The Blue Menace
Local Arts Reviews
Reviewed by Robert Faires, Fri., June 4, 2004
The Blue Menace
Ventana del Soul, through June 5Running time: 1 hr, 15 min
The greatest special effects ever came from radio drama. I'm not just talking about the glorious sound effects, although it's mighty hard to beat those ingenious evocations of natural (and unnatural) sounds worked up by Foley artists at tables loaded with an oddball array of props. I also mean the spectacular visual effects created simply by the words in the script and the way they were delivered by the actors speaking into the microphone. With no strict visual representation to rein in the audience's imagination, as in theatre or the movies, the mind was the limit. One could imagine settings more lavish, action more daring, horrors more gruesome than Hollywood or Broadway at their most opulent could deliver.
That lesson hit home again last week after listening to the latest program from the Violet Crown Radio Players, a community theatre company now in its third season. In the first half of the "broadcast," a performance of the actual 1945 radio drama Rocket From Manhattan, astronauts on their way back from the moon witness a series of catastrophic explosions on Earth. The intelligent if moralistic script by Arch Oboler something of the Rod Serling of radio offered just enough of a description of the devastation to set the mind going, and when that was coupled with the shock conveyed by actors Kristin Freeman, T.E. Heidel, and Ryan Hill, it encouraged one to summon up genuinely unsettling visions of an apocalypse. In this time of war and anxiety over terrorist attacks, Oboler's doomsday tale delivered a sobering punch not too different, I expect, from the one it served up when it originally aired.
In a considerably lighter vein was the show's second half, an adventure of the Blue Menace, a sapphire-masked knockoff of the Shadow by way of Indiana Jones. (He has mystical mental powers, and his alter ego is an archaeology professor, see?) The creation of Austin writer Mark Finn, the Blue Menace is a loving tribute to those mysterious crimefighters of the Thirties and the extravagant evils they faced. In this episode, titled "Death by Raven," it's blackbirds gone wild. Finn, who penned the script and directs it from a chair downstage center, has ravens peck to death various colleagues of our hero at the behest of a seriously ticked-off Celtic goddess. With just a few caws from cast members and slapping gloves to suggest flapping wings, I was able to conjure a truly macabre murder scene which was, as odd as it may sound, great fun.

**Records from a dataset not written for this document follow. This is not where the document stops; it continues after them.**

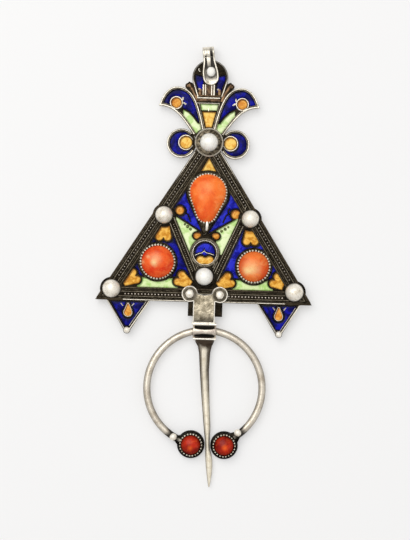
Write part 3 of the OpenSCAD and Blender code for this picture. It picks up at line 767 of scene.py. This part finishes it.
def teeth(points, count, long, wide, foot, top, thick=0.14):
    # serrated bezel: small rounded teeth that lean over the stone
    shape = Shape()
    line = paced(points, 0.1, True)
    steps = ((0.0, foot, 1.0), (-0.03, foot + (top - foot) * 0.55, 1.0), (0.1, top - 0.1, 1.0),
             (long * 0.6, top + 0.06, 0.85), (long, top + 0.12, 0.45))
    for k in range(count):
        i = int(k * len(line) / count)
        way = np.cross((0, 0, 1), unit(line[(i + 1) % len(line)] - line[i]))
        path = [line[i] + way * reach + (0, 0, z) for reach, z, _ in steps]
        shape.run(path, lambda i: roundBar(steps[i][2] * wide / 2, 8, thick))
    return shape.points, shape.faces


def capsuleLine(p, r, q, k, z, step=4):
    # round two discs and along the lines that touch both, counter-clockwise
    p, q = np.array(p[:2], float), np.array(q[:2], float)
    aim = math.degrees(math.atan2(*(q - p)[::-1]))
    spread = math.degrees(math.acos((r - k) / np.linalg.norm(q - p)))
    wide = arc(p, r, aim + spread, aim + 360 - spread, z, step)
    return wide + arc(q, k, aim - spread, aim + spread, z, step)


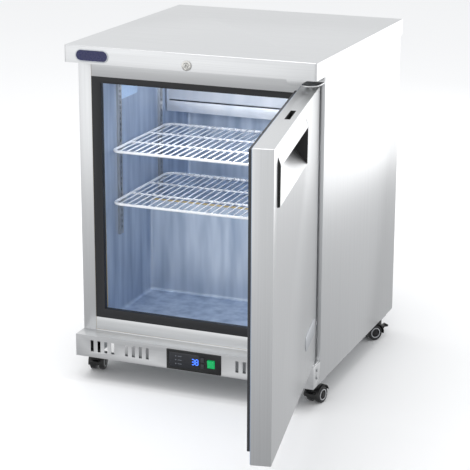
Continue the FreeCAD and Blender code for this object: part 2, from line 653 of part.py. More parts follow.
def make_grille():
    """Kick grille folded to a tray open at the back, with upright vents and a controller cut-out."""
    fold = box("grille_fold", wide("side"), ("grille_face", "front"), ("base", "base + grille_tall"))
    hollow = box("grille_hollow", wide("side - sheet"), ("grille_face + sheet", "front + 5"),
                 ("base + sheet", "base + grille_tall - sheet"))
    notch = box("grille_notch", ("leg_x - 1.5", "side - sheet"), ("front - leaf - 0.5", "front + 5"),
                ("base + grille_tall - 5", "base + grille_tall + 5"))
    through = ("grille_face - 5", "grille_face + 5")
    vents = []
    for hand, sign, panel_edge in (("left", "-1", "panel_wide / 2 - panel_x"),
                                   ("right", "1", "panel_wide / 2 + panel_x")):
        room = "side - vent_side - (%s) - 6 - vent_gap" % panel_edge
        count = min(8, int(number("(%s) / vent_pitch" % room)) + 1)
        for i in range(count):
            shift = "%d * vent_pitch + %d * vent_gap" % (i, i // 4)
            vents.append(box("vent_%s_%d" % (hand, i),
                             wide("vent_wide / 2", "%s * (side - vent_side - (%s))" % (sign, shift)),
                             through, ("base + vent_rise", "base + vent_rise + vent_tall")))
    hole = box("panel_hole", wide("panel_wide / 2 - 3", "panel_x"), through,
               wide("panel_tall / 2 - 3", "panel_z"))
    screw_holes = [rod("grille_screw_hole%d" % i, "1.9", ("-side - 5", "side + 5"), SCREW_Y, z)
                   for i, z in enumerate(SCREW_Z)]
    node(cut("front_grille", fold, hollow, notch, hole, *vents, *screw_holes))


KEY_Z = ("panel_z + key_tall / 2 + 2", "panel_z - key_tall / 2 - 2")
FACE_BACK = "grille_face + 4"


def make_controller():
    """Moulded bezel with a smoked window, two keys and a rocker switch."""
    through = ("grille_face - 5", "grille_face + 8")
    rim = box("bezel_rim", wide("panel_wide / 2", "panel_x"),
              ("grille_face - panel_proud", "grille_face"), wide("panel_tall / 2", "panel_z"))
    case = box("bezel_case", wide("panel_wide / 2 - 3.2", "panel_x"),
               ("grille_face", "grille_face + panel_deep"), wide("panel_tall / 2 - 3.2", "panel_z"))
    room = box("bezel_room", wide("panel_wide / 2 - 5.2", "panel_x"),
               (FACE_BACK, "grille_face + panel_deep - 2"), wide("panel_tall / 2 - 5.2", "panel_z"))
    glass_x = ("panel_x - panel_wide / 2 + panel_rim", "key_x - key_wide / 2 - 3")
    seat = box("window_seat", glass_x, ("grille_face - 5", "grille_face + 1"),
               wide("panel_tall / 2 - panel_rim", "panel_z"))
    opening = box("window_opening", (glass_x[0] + " + 2", glass_x[1] + " - 2"), through,
                  wide("panel_tall / 2 - panel_rim - 2", "panel_z"))
    key_holes = [box("key_hole%d" % i, wide("key_wide / 2 + play", "key_x"), through,
                     wide("key_tall / 2 + play", z)) for i, z in enumerate(KEY_Z)]
    rocker_hole = box("rocker_hole", wide("rocker_size / 2 + play", "rocker_x"), through,
                      wide("rocker_size / 2 + 1.4", "panel_z"))
    node(cut("controller_bezel", fuse("bezel_solid", rim, case), room, seat, opening, rocker_hole,
             *key_holes))
    node(box("display_window", (glass_x[0] + " + 0.1", glass_x[1] + " - 0.1"),
             ("grille_face - panel_proud + 0.6", "grille_face + 0.9"),
             wide("panel_tall / 2 - panel_rim - 0.1", "panel_z")))
    for name, z in zip(("key_up", "key_down"), KEY_Z):
        cap = box(name + "_cap", wide("key_wide / 2", "key_x"),
                  ("grille_face - panel_proud - key_proud", FACE_BACK + " + 1"), wide("key_tall / 2", z))
        flange = box(name + "_flange", wide("key_wide / 2 + 1.5", "key_x"),
                     (FACE_BACK + " + 0.05", FACE_BACK + " + 1.5"), wide("key_tall / 2 + 1.5", z))
        node(fuse(name, cap, flange))


def make_rocker():
    """Rocker with a shallow V face, resting with its lower half pressed in."""
    half = "(rocker_size / 2)"
    rise = "%s * tan(rocker_tilt * 1deg)" % half
    points = [("-4", "-" + half), ("-4 + " + rise, "0"), ("-4", half), ("5", half), ("5", "-" + half)]
    rocker = pad("rocker_switch", "YZ", points, "rocker_size", "-rocker_size / 2")
    turn(rocker, (1, 0, 0), 1)
    bind(rocker, "Placement.Rotation.Angle", "rocker_tilt")
    node(at(rocker, "rocker_x", "grille_face", "panel_z"))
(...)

The pleasures afforded by Violet Crown go beyond its stimulus of the imagination, though. Finn has a strong sense of radio drama's rhythms and a finely tuned ear for that era's slang and snappy patter, which his actors none of them old enough to have experienced radio drama in its heyday deliver with surprising skill. Cathy Day, as sardonic gal Friday Charlotte, is a real peach in this regard, and as our true-blue hero, Heidel holds his own. The vintage dress worn by the cast, the retro tunes provided by the Puddin' Hill Jass Babies, and "a few words from our sponsors" all add to the show's nostalgic delights and make this an appealing return to yesteryear.